Fujifilm X-Pro3 Announcement

bythom fujifilm xpro3

Fujifilm today officially announced the X-Pro3 after teasing it last month in Japan. For the most part it's what you'd expect: an update of the X-Pro2 to current technologies. That includes using the 26mp X-Trans sensor, incorporating the latest X-Processor 4, as well as updating the displays.

While the Fujifilm press release leads with some down-in-the-weeds things, the big news here is really those displays. 

The EVF portion of the hybrid viewfinder has been updated to a 3.69m dot OLED that covers 97% of the sRGB Color Space. Moreover, at high speed it runs at either 100 fps or 200 fps (with a unique black frame signal to make for visual smoothness frame to frame). The overlay for the OVF side of the viewfinder has been updated, as well.

On the back of the camera, the tilting and touchscreen rear LCD actually lives mostly with its face to the camera. That's because there's an additional "Memory LCD" on its back side to provide settings information full time. The main 1.6m dot LCD folds down from the back now, and flips to an 180° position max.

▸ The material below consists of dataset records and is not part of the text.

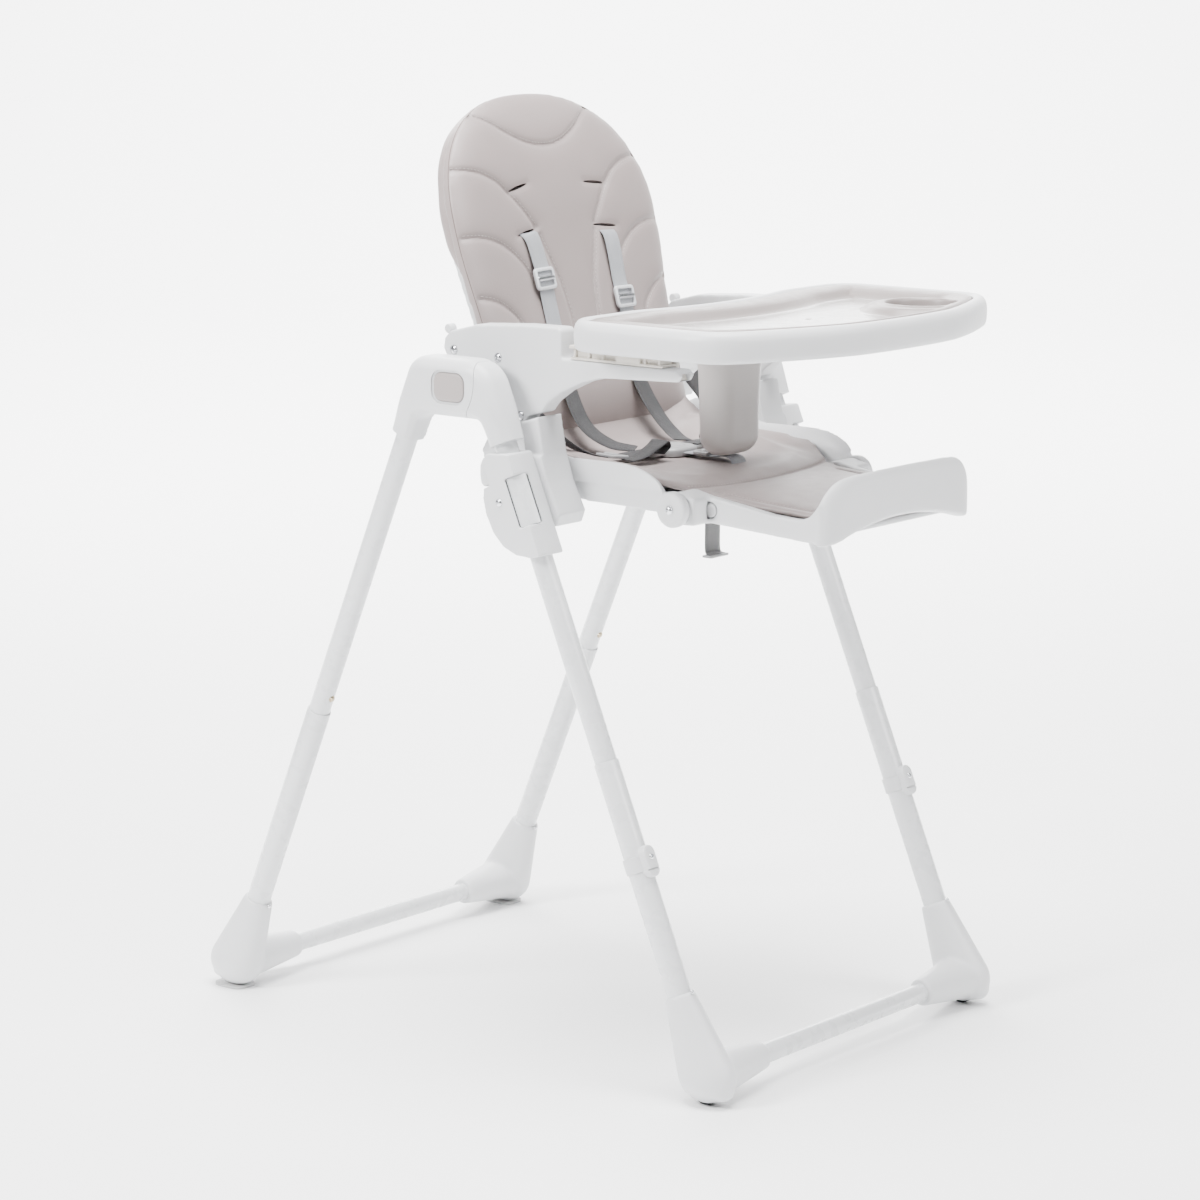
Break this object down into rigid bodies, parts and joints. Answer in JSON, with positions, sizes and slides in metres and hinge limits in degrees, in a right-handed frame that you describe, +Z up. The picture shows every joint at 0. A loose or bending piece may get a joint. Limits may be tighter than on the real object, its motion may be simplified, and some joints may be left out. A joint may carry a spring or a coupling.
{
  "type": "baby high chair",
  "caption": "Folding baby high chair on A-frame tube legs with a height-sliding seat, reclining padded back, folding footrest, sliding tray with lift-out liner, and a harness.",
  "frame": {"origin": "on the ground under the middle of the whole chair", "axes": "+Z up, the chair faces -Y, and +X is the sitting child's left"},
  "size_m": [0.5438, 0.8449, 1.0659],
  "materials": {
    "painted_tube": "gloss white paint on steel tube",
    "white_plastic": "satin moulded white",
    "cream_plastic": "satin moulded cream",
    "taupe_plastic": "satin moulded taupe",
    "faux_leather": "fine-grained taupe faux leather",
    "webbing": "woven light grey webbing",
    "grey_plastic": "satin grey",
    "steel": "bright plated",
    "brass": "dull plated",
    "rubber": "matt black"
  },
  "bodies": {
    "front_frame": {"front_upper_tube_l": "painted_tube", "front_upper_tube_r": "painted_tube", "front_lower_tube_l": "painted_tube", "front_lower_tube_r": "painted_tube", "front_crossbar": "painted_tube", "front_shoe_l": "white_plastic", "front_shoe_r": "white_plastic", "front_elbow_l": "white_plastic", "front_elbow_r": "white_plastic", "pivot_bolts": "steel", "leg_clips": "white_plastic", "front_screws": "steel", "wheel_axles": "steel"},
    "rear_frame": {"rear_upper_tube_l": "painted_tube", "rear_upper_tube_r": "painted_tube", "rear_lower_tube_l": "painted_tube", "rear_lower_tube_r": "painted_tube", "rear_crossbar": "painted_tube", "rear_shoe_l": "white_plastic", "rear_shoe_r": "white_plastic", "rear_elbow_l": "white_plastic", "rear_elbow_r": "white_plastic", "rear_pads": "rubber", "snap_buttons": "brass", "rear_screws": "steel"},
    "seat": {"height_carrier_l": "white_plastic", "height_carrier_r": "white_plastic", "seat_mount_l": "white_plastic", "seat_mount_r": "white_plastic", "side_panel_l": "white_plastic", "side_panel_r": "white_plastic", "seat_bucket": "white_plastic", "seat_screws": "steel", "footrest_pins": "steel", "recline_rod": "steel", "seat_cushion": "faux_leather", "hip_straps": "webbing", "harness_buckle": "grey_plastic", "crotch_strap": "webbing", "strap_tail": "webbing"},
    "backrest": {"backrest_shell": "white_plastic", "backrest_cushion": "faux_leather", "shoulder_straps": "webbing", "strap_adjusters": "grey_plastic"},
    "footrest": {"footrest": "white_plastic", "footrest_cushion": "faux_leather"},
    "tray": {"tray_base": "white_plastic", "tray_runners": "cream_plastic", "crotch_post": "taupe_plastic"},
    "tray_liner": {"tray_liner": "taupe_plastic"},
    "tray_trigger": {"tray_trigger": "cream_plastic"},
    "recline_lever": {"recline_lever": "white_plastic"},
    "front_wheel_l": {"front_wheel_l": "rubber"},
    "fold_button_l": {"fold_button_l": "taupe_plastic"},
    "height_lever_l": {"height_lever_l": "white_plastic"},
    "footrest_button_l": {"footrest_button_l": "white_plastic"},
    "front_wheel_r": {"front_wheel_r": "rubber"},
    "fold_button_r": {"fold_button_r": "taupe_plastic"},
    "height_lever_r": {"height_lever_r": "white_plastic"},
    "footrest_button_r": {"footrest_button_r": "white_plastic"}
  },
  "joints": [
    {"name": "fold", "type": "hinge", "parent": "front_frame", "child": "rear_frame", "pos_m": [0, 0.042, 0.765], "axis": [-1, 0, 0], "range_deg": [0, 44]},
    {"name": "seat_height", "type": "slide", "parent": "front_frame", "child": "seat", "axis": [0, -0.3891, -0.9212], "range_m": [0, 0.18]},
    {"name": "recline", "type": "hinge", "parent": "seat", "child": "backrest", "pos_m": [0, 0.038, 0.672], "axis": [-1, 0, 0], "range_deg": [0, 35]},
    {"name": "footrest_fold", "type": "hinge", "parent": "seat", "child": "footrest", "pos_m": [0, -0.217, 0.633], "axis": [1, 0, 0], "range_deg": [0, 72]},
    {"name": "tray_slide", "type": "slide", "parent": "seat", "child": "tray", "axis": [0, -1, 0], "range_m": [0, 0.075]},
    {"name": "liner_lift", "type": "slide", "parent": "tray", "child": "tray_liner", "axis": [0, 0, 1], "range_m": [0, 0.08]},
    {"name": "tray_release", "type": "slide", "parent": "tray", "child": "tray_trigger", "axis": [0, -1, 0], "range_m": [0, 0.008], "stiffness_N_per_m": 500, "springref_m": -0.002},
    {"name": "recline_release", "type": "slide", "parent": "backrest", "child": "recline_lever", "axis": [0, 0.2756, 0.9613], "range_m": [0, 0.008], "stiffness_N_per_m": 600, "springref_m": -0.003},
    {"name": "wheel_spin_l", "type": "hinge", "parent": "front_frame", "child": "front_wheel_l", "pos_m": [0.247, -0.325, 0.018], "axis": [1, 0, 0], "continuous": true},
    {"name": "fold_release_l", "type": "slide", "parent": "rear_frame", "child": "fold_button_l", "axis": [-1, 0, 0], "range_m": [0, 0.0035], "stiffness_N_per_m": 900, "springref_m": -0.002},
    {"name": "height_release_l", "type": "slide", "parent": "seat", "child": "height_lever_l", "axis": [0, -0.9212, 0.3891], "range_m": [0, 0.005], "stiffness_N_per_m": 900, "springref_m": -0.002},
    {"name": "footrest_release_l", "type": "slide", "parent": "footrest", "child": "footrest_button_l", "axis": [-1, 0, 0], "range_m": [0, 0.003], "stiffness_N_per_m": 700, "springref_m": -0.002},
    {"name": "wheel_spin_r", "type": "hinge", "parent": "front_frame", "child": "front_wheel_r", "pos_m": [-0.247, -0.325, 0.018], "axis": [1, 0, 0], "continuous": true},
    {"name": "fold_release_r", "type": "slide", "parent": "rear_frame", "child": "fold_button_r", "axis": [1, 0, 0], "range_m": [0, 0.0035], "stiffness_N_per_m": 900, "springref_m": -0.002},
    {"name": "height_release_r", "type": "slide", "parent": "seat", "child": "height_lever_r", "axis": [0, -0.9212, 0.3891], "range_m": [0, 0.005], "stiffness_N_per_m": 900, "springref_m": -0.002},
    {"name": "footrest_release_r", "type": "slide", "parent": "footrest", "child": "footrest_button_r", "axis": [1, 0, 0], "range_m": [0, 0.003], "stiffness_N_per_m": 700, "springref_m": -0.002}
  ]
}
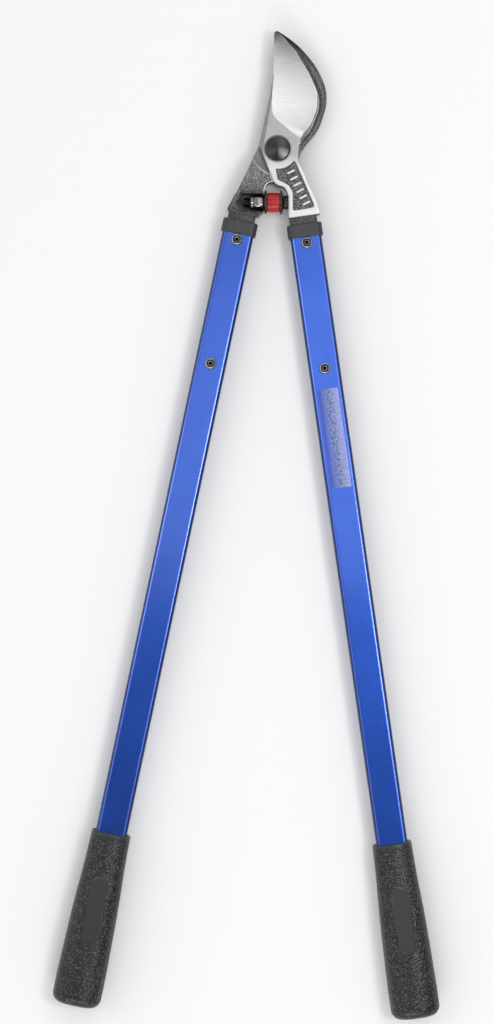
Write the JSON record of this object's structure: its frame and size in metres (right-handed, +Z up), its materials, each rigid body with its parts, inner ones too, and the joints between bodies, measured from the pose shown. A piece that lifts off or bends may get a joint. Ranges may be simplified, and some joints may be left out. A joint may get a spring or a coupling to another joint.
{
  "type": "lopper",
  "caption": "Long-handled bypass lopper: a curved blade passes a hooked counter blade on a pivot bolt, with tube handles, moulded grips and a cushioned stop.",
  "frame": {"origin": "on the pivot's axis, at the end face of the pivot bolt, on the surface that the tool lies on", "axes": "+Z up, along the pivot, out of the blade's front; +Y to the blade's tip; +X to the right handle"},
  "size_m": [0.319, 0.8158, 0.034],
  "materials": {
    "forged_steel": "dark forged skin with bright ground edges",
    "ground_steel": "ground and polished steel",
    "black_steel": "black oxide",
    "zinc_steel": "zinc plated",
    "dark_chrome": "dark bright plating",
    "bright_screw": "bright plated",
    "bronze": "plain bearing bronze",
    "blue_tube": "blue coated, semi-gloss",
    "ferrule_plastic": "moulded, matte",
    "grip_vinyl": "pebbled vinyl",
    "red_urethane": "smooth, semi-gloss",
    "label_film": null
  },
  "bodies": {
    "hook_side": {"hook_arm": "forged_steel", "pivot_bolt": "black_steel", "pivot_nut": "zinc_steel", "pivot_washer": "zinc_steel", "left_ferrule": "ferrule_plastic", "left_tube": "blue_tube", "left_upper_screw": "bright_screw", "left_upper_nut": "zinc_steel", "left_lower_screw": "bright_screw", "left_lower_nut": "zinc_steel", "left_grip": "grip_vinyl", "bumper_inner_washer": "black_steel", "bumper_pad": "red_urethane"},
    "stop_plunger": {"bumper_bolt": "black_steel", "bumper_outer_washer": "black_steel", "bumper_nut": "dark_chrome"},
    "blade_side": {"blade_arm": "ground_steel", "pivot_bushing": "bronze", "right_ferrule": "ferrule_plastic", "right_tube": "blue_tube", "right_upper_screw": "bright_screw", "right_upper_nut": "zinc_steel", "right_lower_screw": "bright_screw", "right_lower_nut": "zinc_steel", "right_grip": "grip_vinyl", "tube_label": "label_film"}
  },
  "joints": [
    {"name": "pivot", "type": "hinge", "parent": "hook_side", "child": "blade_side", "pos_m": [0, 0, 0.017], "axis": [0, 0, 1], "range_deg": [0, 50]},
    {"name": "stop_squeeze", "type": "slide", "parent": "hook_side", "child": "stop_plunger", "axis": [-1, 0, 0], "range_m": [0, 0.0015], "stiffness_N_per_m": 30000, "deforming": ["bumper_pad"]}
  ]
}
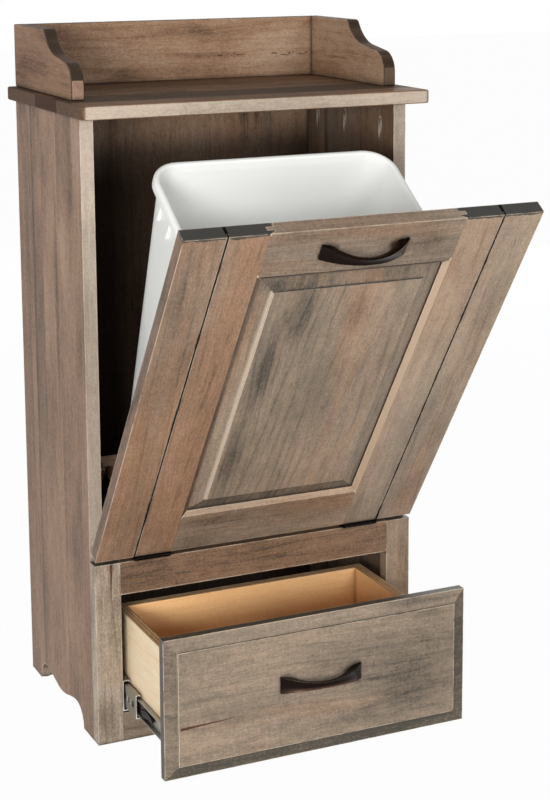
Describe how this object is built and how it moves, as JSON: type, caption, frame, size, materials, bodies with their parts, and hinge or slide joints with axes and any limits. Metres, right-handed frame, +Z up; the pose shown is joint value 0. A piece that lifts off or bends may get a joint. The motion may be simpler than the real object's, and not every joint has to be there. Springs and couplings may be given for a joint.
{
  "type": "tilt-out waste bin cabinet",
  "caption": "Free-standing wooden cabinet with a tilt-out door that carries a waste bin, a drawer on slides below and a low gallery round its top.",
  "frame": {"origin": "on the floor in the middle of the cabinet's footprint, between the side panels and halfway from the face frame's front to the back", "axes": "+Z up, -Y out of the front, +X to the right as seen from the front"},
  "size_m": [0.5206, 0.6648, 0.9991],
  "materials": {
    "stained_wood": "satin grey-brown stain on maple",
    "drawer_wood": "clear satin on pale maple",
    "plywood": "laminated edges, clear",
    "bronze": "dark oil-rubbed bronze",
    "zinc": "bright zinc plate",
    "bin_plastic": "white moulded plastic",
    "black_plastic": "black moulded plastic"
  },
  "bodies": {
    "cabinet": {"side_panel_left": "stained_wood", "side_panel_right": "stained_wood", "back_panel": "stained_wood", "rear_bottom_rail": "stained_wood", "top_board": "stained_wood", "gallery_back": "stained_wood", "gallery_left": "stained_wood", "gallery_right": "stained_wood", "frame_stile_left": "stained_wood", "frame_stile_right": "stained_wood", "frame_rail_middle": "stained_wood", "frame_rail_bottom": "stained_wood", "bay_floor": "stained_wood", "slide_block_left": "stained_wood", "slide_block_right": "stained_wood", "slide_outer_left": "zinc", "slide_outer_right": "zinc", "slide_screws_cabinet": "zinc", "tilt_stop_left": "stained_wood", "tilt_stop_right": "stained_wood", "tilt_stop_screws": "zinc", "pocket_screws": "zinc", "hinge_leaves_frame": "bronze", "hinge_pins": "bronze", "hinge_screws_frame": "bronze", "foot_glides": "black_plastic"},
    "door": {"door_stile_left": "stained_wood", "door_stile_right": "stained_wood", "door_rail_top": "stained_wood", "door_rail_bottom": "stained_wood", "door_panel": "stained_wood", "door_pull": "bronze", "door_pull_screws": "zinc", "hinge_leaves_door": "bronze", "hinge_screws_door": "bronze", "carrier_base": "stained_wood", "carrier_back_rail": "stained_wood", "bracket_left_outer_ply": "plywood", "bracket_left_inner_ply": "plywood", "bracket_right_outer_ply": "plywood", "bracket_right_inner_ply": "plywood", "carrier_screws": "zinc"},
    "bin": {"trash_bin": "bin_plastic"},
    "drawer": {"drawer_front": "stained_wood", "drawer_box_front": "drawer_wood", "drawer_box_back": "drawer_wood", "drawer_side_left": "drawer_wood", "drawer_side_right": "drawer_wood", "drawer_bottom": "drawer_wood", "drawer_pull": "bronze", "drawer_pull_screws": "zinc", "slide_inner_left": "zinc", "slide_inner_right": "zinc", "slide_screws_drawer": "zinc"},
    "left_middle_slide": {"slide_middle_left": "zinc", "slide_balls_left": "black_plastic"},
    "right_middle_slide": {"slide_middle_right": "zinc", "slide_balls_right": "black_plastic"}
  },
  "joints": [
    {"name": "door_tilt", "type": "hinge", "parent": "cabinet", "child": "door", "pos_m": [0, -0.15802, 0.2692], "axis": [1, 0, 0], "range_deg": [-34.5, 0]},
    {"name": "drawer_slide", "type": "slide", "parent": "cabinet", "child": "drawer", "axis": [0, -1, 0], "range_m": [-0.186, 0.067]},
    {"name": "left_middle_travel", "type": "slide", "parent": "cabinet", "child": "left_middle_slide", "axis": [0, -1, 0], "range_m": [-0.093, 0.0335]},
    {"name": "right_middle_travel", "type": "slide", "parent": "cabinet", "child": "right_middle_slide", "axis": [0, -1, 0], "range_m": [-0.093, 0.0335]},
    {"name": "bin_lift", "type": "slide", "parent": "door", "child": "bin", "axis": [0, -0.5664, 0.8241], "range_m": [0, 0.12]}
  ],
  "couplings": [
    {"joint": "left_middle_travel", "follows": "drawer_slide", "ratio": 0.5},
    {"joint": "right_middle_travel", "follows": "drawer_slide", "ratio": 0.5}
  ]
}
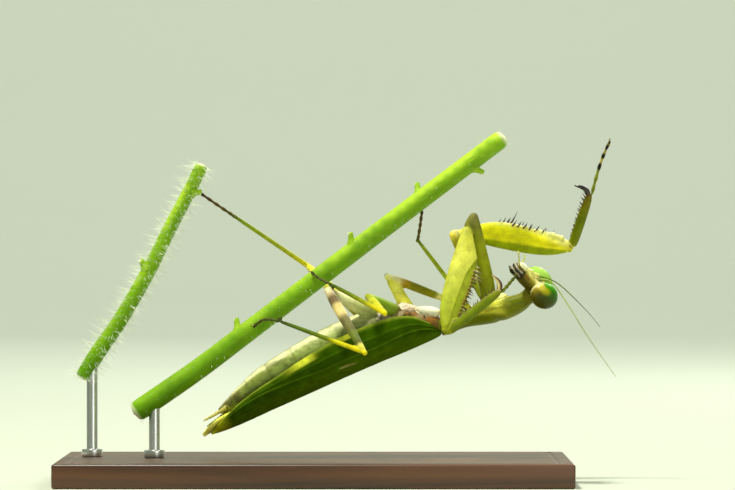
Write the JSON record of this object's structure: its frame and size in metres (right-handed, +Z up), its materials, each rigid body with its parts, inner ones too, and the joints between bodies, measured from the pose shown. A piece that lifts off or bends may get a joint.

The X-Pro has always been a unique camera in the market, given its hybrid viewfinder. Personally, I've always found the X-Pro a bit on the gimmicky and clumsy side. I'd be curious as to the actual statistics of how people are using those early X-Pros. In other words, how much of the time they're in optical viewfinder mode versus how much they're in electronic viewfinder mode. I suspect that people aren't switching as much as Fujifilm thinks between the alternatives.

But more to the point, there's another issue that now comes up because of the way Fujifilm is handling the rear LCD. It appears that Fujifilm has a clear design bias in the X-Pro series toward folk who used old rangefinder cameras and don't want to spend time in the menus or even reviewing images on the camera. That audience is, at this point, getting old. Fujifilm also seems to be saying that this same audience isn't all that interested in one of the primary advantages that kicked the digital camera adoption into high gear, that big rear LCD. 

Each big "breakthrough" in camera tech that generated a growth spurt in ILC solved a clear user problem. Automatic metering solved the user problem of setting the right exposure. Autofocus solved the user problem of putting focus in the right spot. DSLRs solved the problem of not seeing your results instantly so that you could understand what you might still need to change.

The hypothesis behind the X-Pro design is that there is a group of photographers who know exactly what they're doing and don't need or want to see results most of the time. Call them the Totally Secure-in-What-I'm-Doing Shooters. Okay, maybe, but how many of those folk are there actually? And are they really that secure? Are they not chimping at all? To me, the change in rear display adds another clumsiness to an already somewhat awkward camera.

This is all a long-winded way of saying: what user problem is Fujifilm trying to solve with the X-Pro3? I'm not sure what that is, and I'm pretty sure it isn't for me if I don't know what the user problem was.

Because of that, the X-Pro3 feels a bit more like an experimental playground for some high-end Fujifilm engineers more than as a camera specifically targeted to win over new customers. There's other evidence of that, as well, including the titanium exterior, the spec to 10°C usage, and more. The US$2000 price for an APS-C camera also puts the X-Pro3 in a crowd by itself. 

The bulk of the XF buying is still going to be the X-A7, the X-100, the X-T30, and X-T3. Nothing changes in that because of the introduction of the X-Pro3. To me, the X-Pro3 is a little more targeted to catering to the Leica crowd than the general photographer. 

Of course, the proof is always in the actual camera use. Given that much of the X-T3 inside migrates to the X-Pro3, it should be a very capable shooter. The question is whether all the exotic add-ons add enough for us to consider it for daily shooting over the X-T3. 

Update: after handling the X-Pro3 for a short time, I like it better than I thought I would. That said, I still have two concerns about this camera: (1) the optical viewfinder has been downgraded in several ways, so I'm now less likely to use it, which makes me wonder why I need it and have to spend more for it; and (2) having a touch interface on a rear LCD that isn't accessible in the preferred shooting configuration is another downgrade; if the camera is completely configured exactly how you need it, great, but the minute you have to drop into the menus and use that rear LCD, it's sub-optimal compared to even the X-A7. So I still think this is a camera for a very specific type of shooter. That shooter is not me.